Dikeakos’s homage plays closer to art history, celebrating an artist who has been referenced in work by other artists countless times, and who has been cited by artists and writers as an influence ad infinitum. Marcel Duchamp is the center of Dikeakos’s three works for the exhibition, but in his drawing Puis-je-fumer (2008), Dikeakos moves beyond using Duchamp’s work as a reference. In this drawing, Dikeakos inserts himself into art history, positioning himself across from the famous artist. The two are separated by Bicycle Wheel and are looking each other “directly” in the eye while smoking cigars. Dikeakos, through computer software and meticulous rendering, has exaggerated their similarities, bringing himself closer to the likeness of Duchamp and vice versa. They are similar in appearance and equals in conversation. To sit across from Duchamp is part of the fantasy, but the desire is also to be on par with him. This fantasy of role playing is an imaginative process that resonates with Duchamp’s own manner of making. Dikeakos is an artist and through art history is already in conversation with Duchamp. What Dikeakos brings forward relates more to Duchamp as an artistic subjectivity than it does to his work.

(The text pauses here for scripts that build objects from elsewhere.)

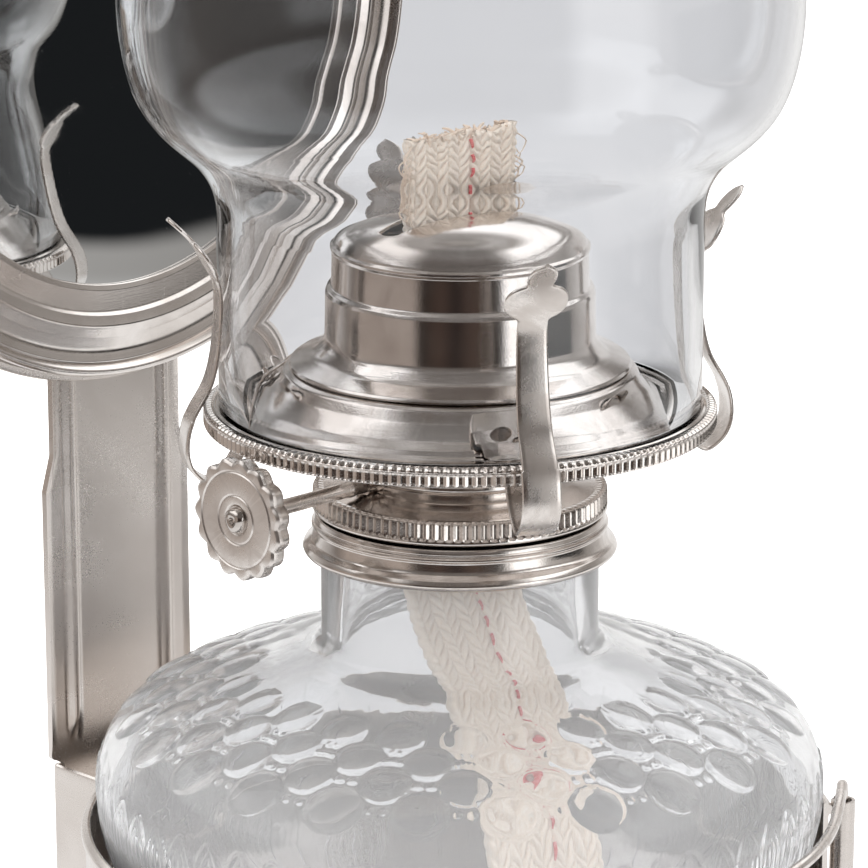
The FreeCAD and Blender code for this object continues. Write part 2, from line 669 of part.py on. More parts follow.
def winder_shaft():
    origin = Vector(KNOB_FACE_X + 0.8, SHAFT_Y, SHAFT_Z)
    return Part.makeCylinder(SHAFT_R, SHAFT_END_X - origin.x, origin, Vector(1, 0, 0))


def spur_wheel(x):
    """A toothed wheel, 1.2 mm thick, that bites the wick through a window in its tube."""
    points = []
    for tooth in range(SPUR_TEETH):
        for share, radius in ((0.0, SPUR_R), (0.28, SPUR_R - 1.0), (0.72, SPUR_R - 1.0)):
            angle = 2 * math.pi * (tooth + share) / SPUR_TEETH
            y = SHAFT_Y + radius * math.cos(angle)
            z = SHAFT_Z + radius * math.sin(angle)
            points.append(Vector(x - 0.6, y, z))
    wheel = Part.Face(Part.makePolygon([*points, points[0]])).extrude(Vector(1.2, 0, 0))
    return wheel.cut(Part.makeCylinder(SHAFT_R, 4, Vector(x - 2, SHAFT_Y, SHAFT_Z), Vector(1, 0, 0)))


def spur_wheels():
    return Part.makeCompound([spur_wheel(x) for x in SPUR_CENTRES])


def knob():
    """A dished, scalloped disc: thin web, ring grooves on the face and a hub behind."""
    thickness = 2.6
    axis = Vector(1, 0, 0)
    disc = Part.makeCylinder(KNOB_R - 0.35, thickness)
    lobes = []
    for index in range(KNOB_SCALLOPS):
        angle = 2 * math.pi * index / KNOB_SCALLOPS
        centre = Vector((KNOB_R - 1.15) * math.cos(angle), (KNOB_R - 1.15) * math.sin(angle), 0)
        lobes.append(Part.makeCylinder(1.15, thickness, centre))
    body = fused([disc, *lobes])
    body = body.cut(Part.makeCylinder(KNOB_R - 2.0, 1.4, Vector(0, 0, 1.2)))
    for radius, wide in ((KNOB_R * 0.8, 0.7), (KNOB_R * 0.42, 0.7)):
        body = body.cut(ring(radius - wide / 2, radius + wide / 2, -0.01, 0.35))
    hub = Part.makeCylinder(2.6, 3.6, Vector(0, 0, 0.6))
    body = fused([body, hub]).cut(Part.makeCylinder(SHAFT_R, 12, Vector(0, 0, -2)))
    body.rotate(ORIGIN, Vector(0, 1, 0), 90)
    body.translate(Vector(KNOB_FACE_X, SHAFT_Y, SHAFT_Z))
    return body


def knob_rivet():
    """The shaft's end, peened over the knob's face."""
    head = Part.makeSphere(2.6, Vector(0, 0, 1.35)).common(block(-5, 5, -5, 5, -3, 0))
    neck = Part.makeCylinder(SHAFT_R - 0.02, 0.78, Vector(0, 0, 0))
    rivet = fused([head, neck])
    rivet.rotate(ORIGIN, Vector(0, 1, 0), 90)
    rivet.translate(Vector(KNOB_FACE_X, SHAFT_Y, SHAFT_Z))
    return rivet


# ---- chimney -----------------------------------------------------------------------------------------
def chimney():
    outer = [
        (CHIMNEY_FIT_R, 132.0), (38.0, 135.2), (39.1, 138.0), (41.4, 141.0), (45.3, 144.4), (48.6, 148.2),
        (50.7, 153.0), (52.0, 159.5), (CHIMNEY_BULGE_R, 166.0), (51.2, 176.0), (47.6, 189.0), (42.2, 205.0),
        (37.0, 222.0), (33.0, 242.0), (30.4, 266.0), (29.2, 292.0), (29.4, CHIMNEY_TOP_Z),
    ]
    wall = CHIMNEY_WALL
    inner = [(radius - wall, height) for radius, height in reversed(outer)]
    return revolved([
        (CHIMNEY_FIT_R - wall, CHIMNEY_BOTTOM_Z), (CHIMNEY_FIT_R, CHIMNEY_BOTTOM_Z),
        *smooth_run(outer), *smooth_run(inner),
    ])


# ---- the assembly ------------------------------------------------------------------------------------
PARTS = {
    "holder_cup": holder_cup,
    "holder_band": holder_band,
    "rolled_lugs": rolled_lugs,
    "band_rivets": band_rivets,
    "bracket_arm": bracket_arm,
    "arm_rivets": arm_rivets,
    "stem_socket": stem_socket,
    "socket_spring": socket_spring,
    "retaining_wire": retaining_wire,
    "stem": stem,
    "mirror_glass": mirror_glass,
    "mirror_backing": mirror_backing,
    "mirror_bezel": mirror_bezel,
    "mirror_back_plate": mirror_back_plate,
    "mirror_rivets": mirror_rivets,
    "font": font,
    "font_collar": font_collar,
    "collar_plaster": collar_plaster,
    "burner_base": burner_base,
    "burner_body": burner_body,
    "tube_plate": tube_plate,
    "wick_tube": wick_tube,
    "shaft_sleeve": shaft_sleeve,
    "gallery": gallery,
    "prong_feet": prong_feet,
    "seat_ring": seat_ring,
    "air_plate": air_plate,
    "dome": dome,
    "wick": wick,
    "winder_shaft": winder_shaft,
    "spur_wheels": spur_wheels,
    "knob": knob,
    "knob_rivet": knob_rivet,
    "chimney": chimney,
}
for number, prong_azimuth in enumerate(PRONG_AZIMUTHS, start=1):
    PARTS[f"prong_{number}"] = lambda azimuth=prong_azimuth: prong(azimuth)


def main():
    os.makedirs("parts", exist_ok=True)
    for name, make in PARTS.items():
        shape = make()
        volume = sum(solid.Volume for solid in shape.Solids)
        print(f"{name}: {len(shape.Solids)} solid(s), {volume:.1f} mm3, valid {shape.isValid()}")
        shape.exportStep(f"parts/{name}.step")


main()
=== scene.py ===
import math
import random

import bpy
import numpy as np
from bpy.props import FloatProperty, FloatVectorProperty, IntProperty, PointerProperty
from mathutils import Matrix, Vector


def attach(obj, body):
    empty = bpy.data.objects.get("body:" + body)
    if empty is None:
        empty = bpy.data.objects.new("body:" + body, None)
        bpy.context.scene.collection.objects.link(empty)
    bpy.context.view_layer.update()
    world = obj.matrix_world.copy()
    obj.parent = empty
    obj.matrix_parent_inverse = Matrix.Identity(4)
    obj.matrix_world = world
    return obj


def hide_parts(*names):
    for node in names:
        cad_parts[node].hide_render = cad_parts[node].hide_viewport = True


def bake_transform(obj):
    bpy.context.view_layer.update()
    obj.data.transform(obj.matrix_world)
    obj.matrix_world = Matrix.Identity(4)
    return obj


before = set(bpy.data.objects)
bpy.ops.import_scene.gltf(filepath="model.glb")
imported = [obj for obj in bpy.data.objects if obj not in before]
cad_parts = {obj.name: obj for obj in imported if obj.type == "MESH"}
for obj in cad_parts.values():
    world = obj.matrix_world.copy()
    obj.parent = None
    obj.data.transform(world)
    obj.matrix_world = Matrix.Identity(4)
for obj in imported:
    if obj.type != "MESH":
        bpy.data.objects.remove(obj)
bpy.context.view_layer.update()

bl_info = {
    "name": "Kerosene Wall Lamp",
    "version": (1, 0, 0),
    "blender": (4, 5, 0),
    "location": "View3D > Sidebar > Lamp",
    "description": "Dresses a flat-wick wall lamp: pressed glass font, nickel burner, chimney, mirror and holder",
    "category": "Object",
}

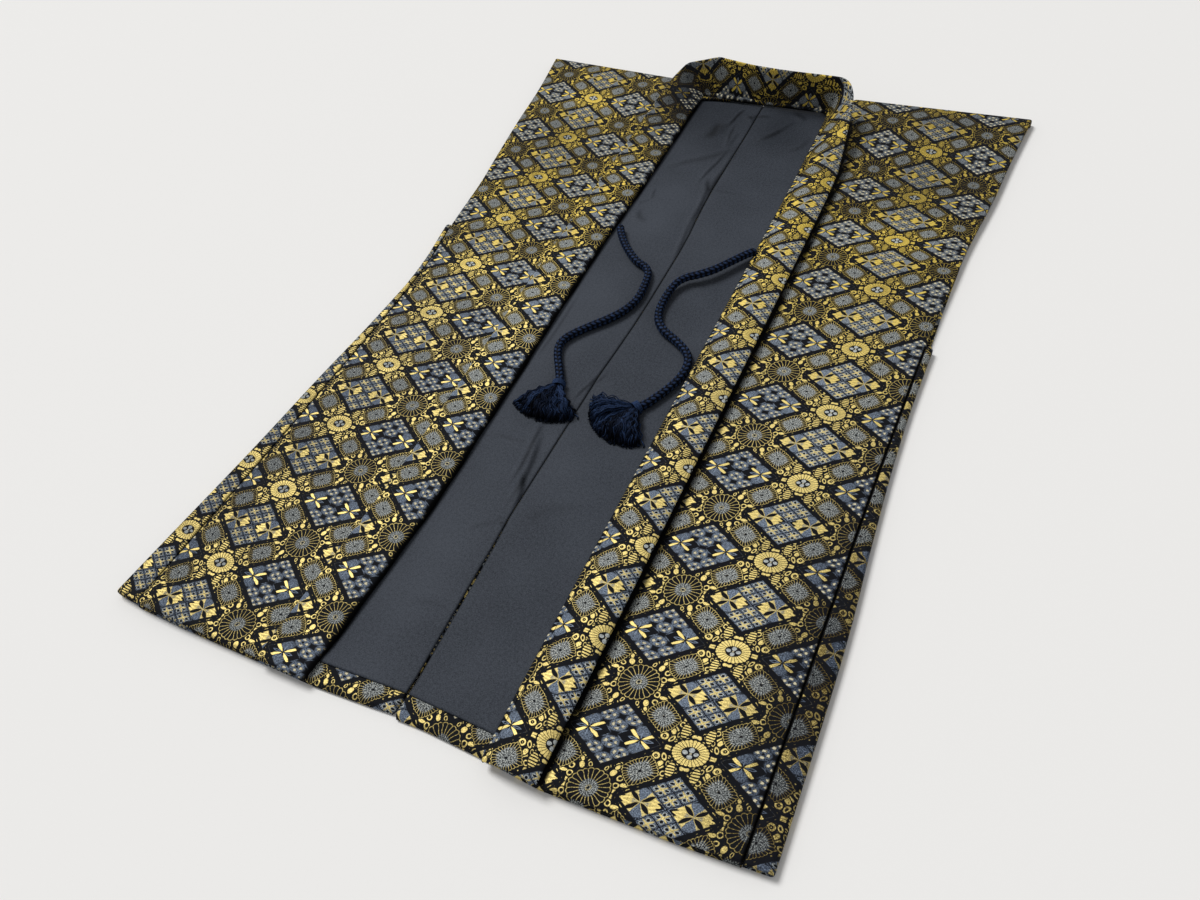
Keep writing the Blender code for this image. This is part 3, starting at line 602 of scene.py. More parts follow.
def back(side):
    """One half of the back, its hem turned up over the lining and its neck cut out."""
    sign = SIGN[side]
    top = SHOULDER - SHOULDER_TURN_UNDER - GAP
    y = np.concatenate([
        HEM + np.array([0, 0.25, 0.9, 1.8, 3.1, 5, 7.5, 10, 12.5, 14, 15, 15.9, 16.7, 17.4, 17.9,
                        19]),
        np.arange(HEM + 26, NECK_BASE - 1, 9.0), NECK_BASE + np.array([0, 1.5, 12, 26]),
        top - np.array([2, 1.2, 0.6, 0.2, 0])])
    seam = side_x(y, SEAM_COLUMN[side]) - sign * GAP
    edge = side_x(y, EDGE_COLUMN[side]) - sign * 0.6
    outer = np.where(y < ARMHOLE_END[side], seam, edge)
    opening = (0.25 * unit((HEM + 2.5 * TURN_UP - y) / (1.5 * TURN_UP))
               + 1.8 * unit(1 - (y - HEM) / 4) ** 2)
    inner = neckline(y, side, BACK_SEAM + sign * (GAP / 2 + opening))
    low, high = in_order(side, outer, inner)
    width = float(np.mean(high[:30] - low[:30]))
    x, yy = grid(low, high, y, stations(width, BACK_STEP, 3.4) / width)
    # the turned-up hem: thicker, with a dip where its upper edge goes under the lining
    swell = unit((HEM + TURN_UP + 1 - y) / 1.6)
    dip = unit((y - (HEM + TURN_UP - 3.5)) / 4.5) * swell
    thickness = (BACK_THICKNESS + 1.9 * swell) * roundness(y - HEM, 4.5) - dip
    z = np.maximum(thickness, 0.05) / 2
    z[0] = 1.6
    z[1:4] = np.maximum(z[1:4], 1.5)
    wave = 0.5 * swell[:, None] * ripple(x, yy, 0.7)
    middle = vectors(x, yy, z[:, None] + wave / 2)
    middle[..., 1] += HEM_FALL[side] * np.exp(-((x - BACK_SEAM) / 16) ** 2
                                              - ((yy - HEM) / 14) ** 2)
    wheel_x, wheel_y = BACK_WHEEL[side]
    return slab("back_panel_" + side, settle(middle), vectors(x - wheel_x, yy - wheel_y),
                thickness[:, None] + wave, BACK_EDGE)


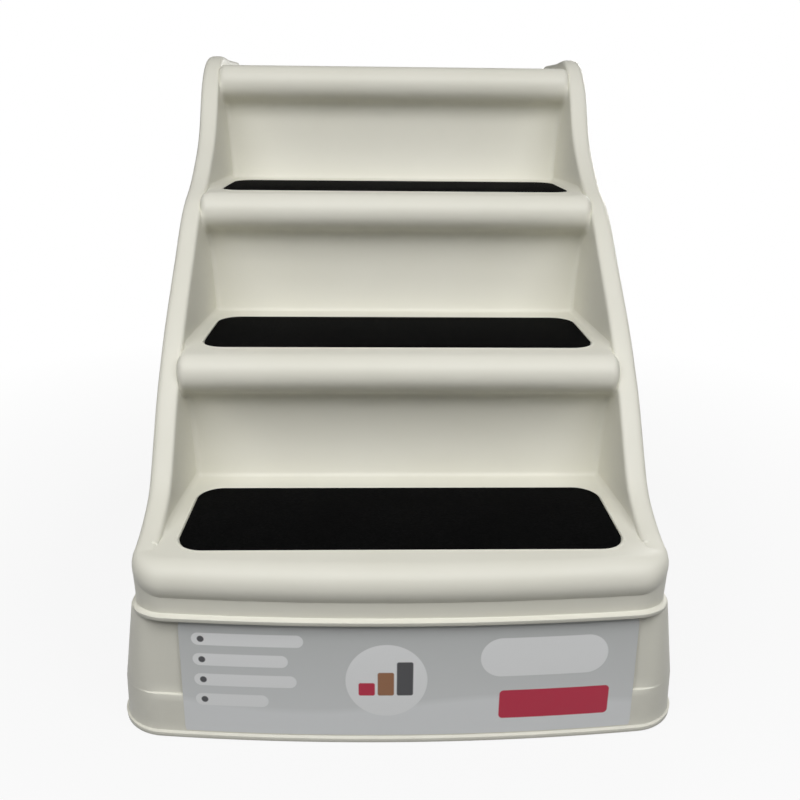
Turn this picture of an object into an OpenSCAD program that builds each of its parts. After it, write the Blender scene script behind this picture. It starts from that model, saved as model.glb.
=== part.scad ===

In many ways this cultivation of the artist persona is more reified than questioned in Dikeakos’s drawing, but like in all the works in the exhibition there is a narcissistic reflection or doubling that occurs when the artist persona is presented as subject matter. What is determined by making the artist the subject? In Playing Homage we see the artist presented in varying roles and forms from cliché to role model and in each representation there is a reflection back to its maker. Whether they use themselves or their personal histories, each artist addresses their relation to the archetype and to the notion of creative production.